The total number of people across all benefits has increased to 323,160. Of those, 106,640 were on the DPB, 55,913 on the Sickness Benefit and 84,902 on the Invalid’s Benefit.

“We’re in a recession, the effect of which is increasing numbers of New Zealanders needing support from the state,” Paula Bennett says.

“Labour seems to have woken up a bit late to the fact that during a recession benefit numbers will go up. Unfortunately, we know that trend will continue.

“From day one this National-led Government has been focused on those needing our help. That's why we introduced ReStart - a targeted programme to help people who have been made redundant. It was obviously never intended to prevent job losses.

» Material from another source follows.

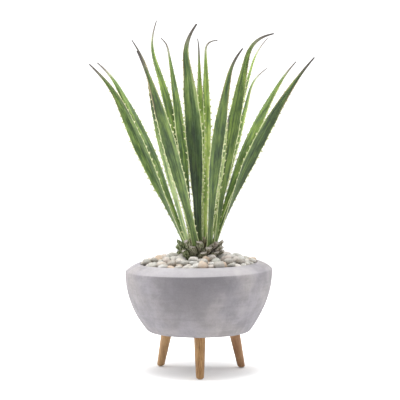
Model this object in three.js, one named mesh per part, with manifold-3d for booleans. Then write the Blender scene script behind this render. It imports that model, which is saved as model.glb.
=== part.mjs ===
// A potted agave: strap leaves on a short cut trunk, in a fibre-cement bowl on three wooden legs.
// Millimetres, +Z up, origin on the floor under the middle of the bowl. Azimuth 0 faces -Y.
import * as THREE from "three";
import { mergeVertices } from "three/addons/utils/BufferGeometryUtils.js";
import Module from "manifold-3d";

const wasm = await Module();
wasm.setup();

// ---- driving dimensions ----
const gap = 0.4; // clearance between pieces that touch
const aroundBowl = 32; // facets around the large turned pieces

const bowl = {
  underside: 134, // height of the flat bottom above the floor
  bottomRadius: 160,
  edgeRadius: 240, // the widest point, at the shoulder's crisp edge
  edgeHeight: 335,
  openingRadius: 191,
  rimHeight: 360,
  floorTop: 158,
  drainRadius: 10,
};
const leg = {
  azimuths: { front: 1.5, rear_right: 113, rear_left: -124 },
  topCircle: 125, // radius of the circle through the leg tops
  footCircle: 155,
  topRadius: 18.8,
  footRadius: 13,
  bottom: 2.6, // the wood ends on the glide
};
const bolt = { radius: 4, length: 54, insertRadius: 8, insertDepth: 16 };
const glide = { radius: 8, thickness: 2.2, nailRadius: 1.6, nailLength: 15 };
const soilTop = 341;
const mulchTop = 370;
const plantShift = 4; // the plant stands a little to the right of the bowl's axis
const stem = { radius: 46, bottom: 301, crownRadius: 43, crown: 429, top: 441 };
const rootBall = { radius: 112, bottom: 176 };

// Rings of leaf bases around the growing point: radius from the stem's axis, height of the base.
const rings = {
  outer: { radius: 52, height: 429 },
  middle: { radius: 31, height: 437 },
  inner: { radius: 11, height: 445 },
};

// One row per leaf. azimuth: where it leaves the stem; turn: how far its face turns on the way up;
// lean, bow, hook: sideways angle at the base, gained to the tip, and gained past hookFrom;
// pitch, droop: angle towards the front at the base and gained to the tip. Degrees and millimetres.
const leaves = [
  { ring: "outer", azimuth: -76, turn: 50, length: 676, width: 44,
    lean: -25, bow: 0, hook: -22, hookFrom: 0.66, pitch: -8, droop: -4 },
  { ring: "outer", azimuth: -113, turn: -35, length: 700, width: 44,
    lean: -20, bow: -14, hook: -16, hookFrom: 0.8, pitch: -16, droop: -3 },
  { ring: "outer", azimuth: -47, turn: -10, length: 680, width: 42,
    lean: -14.5, bow: 6, hook: -25, hookFrom: 0.74, pitch: 5, droop: 3 },
  { ring: "outer", azimuth: -15, turn: -12, length: 662, width: 50,
    lean: -12.5, bow: -8, hook: -7, hookFrom: 0.76, pitch: 14, droop: 4 },
  { ring: "outer", azimuth: -146, turn: -30, length: 776, width: 31,
    lean: -6.8, bow: -17, hook: 40, hookFrom: 0.78, pitch: -13, droop: -4 },
  { ring: "middle", azimuth: -125, turn: -35, length: 708, width: 34,
    lean: -5, bow: -7, hook: -38, hookFrom: 0.92, pitch: -15, droop: -3 },
  { ring: "middle", azimuth: -8, turn: 5, length: 708, width: 54,
    lean: -1.2, bow: -9, hook: 44, hookFrom: 0.8, pitch: 7, droop: 5 },
  { ring: "inner", azimuth: 170, turn: 0, length: 655, width: 29,
    lean: -0.2, bow: -1, hook: -8, hookFrom: 0.93, pitch: -6, droop: -4 },
  { ring: "middle", azimuth: 150, turn: 5, length: 694, width: 36,
    lean: 0.2, bow: 0, hook: 90, hookFrom: 0.9, pitch: -10, droop: -3 },
  { ring: "outer", azimuth: 34, turn: -10, length: 658, width: 46,
    lean: 2, bow: 14, hook: 22, hookFrom: 0.82, pitch: 13, droop: 6 },
  { ring: "outer", azimuth: 63, turn: -40, length: 730, width: 46,
    lean: 7.2, bow: 8, hook: 62, hookFrom: 0.81, pitch: 6, droop: 2 },
  { ring: "middle", azimuth: 100, turn: 0, length: 704, width: 40,
    lean: 11.4, bow: 8, hook: 22, hookFrom: 0.82, pitch: -7, droop: -5 },
  { ring: "outer", azimuth: 144, turn: -30, length: 646, width: 40,
    lean: 14.8, bow: 2, hook: 38, hookFrom: 0.8, pitch: -16, droop: -4 },
  { ring: "outer", azimuth: 118, turn: 22, length: 680, width: 42,
    lean: 16, bow: 22, hook: 6, hookFrom: 0.84, pitch: -12, droop: -4 },
  { ring: "outer", azimuth: 86, turn: -55, length: 684, width: 46,
    lean: 19, bow: 21, hook: 2, hookFrom: 0.8, pitch: 8, droop: 4 },
  { ring: "outer", azimuth: 172, turn: 0, length: 560, width: 40,
    lean: 1.2, bow: 0, hook: 0, hookFrom: 0.8, pitch: -15, droop: -6 },
  { ring: "middle", azimuth: -92, turn: -10, length: 430, width: 34,
    lean: -11, bow: -2, hook: 0, hookFrom: 0.8, pitch: -7, droop: -4 },
  { ring: "middle", azimuth: 42, turn: -4, length: 420, width: 28,
    lean: 10, bow: 0, hook: 0, hookFrom: 0.8, pitch: 15, droop: -4 },
];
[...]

“Our new Youth Opportunities package is being very well received. Already nearly 1000 Job Ops have been created, the bulk in retail, hospitality and construction.

“In addition to that, our “triage” rate in the last week of August was 32.4%, up from 29.3% four weeks ago. That means people who thought they would need to go on a benefit are generally finding work and not needing state assistance.

“In that same week, there were 851 new vacancies listed at Work and Income, up from 728 for the same week last year. That tells us that jobs are still out there.

“Frontline staff are doing great work in matching people to jobs as quickly as possible even with the increase in people coming through Work and Income’s doors. We’ve boosted staff numbers by more than 300 to make sure that continues.

“We’re also seeing the average number of New Zealanders joining the Unemployment Benefit each week has slowed from a high of 1300 two months ago to about 900.

“That doesn’t mean we are complacent. Every person out of a job and looking for work has a family behind them who’s depending on them. We will continue to look for ways to support them – with a firm focus on getting them into a new job.

“Annette King needed to wake up to the realities of the recession over a year ago, but instead her Labour Government was complacent. This Government will continue to work on practical measures that are making a difference.”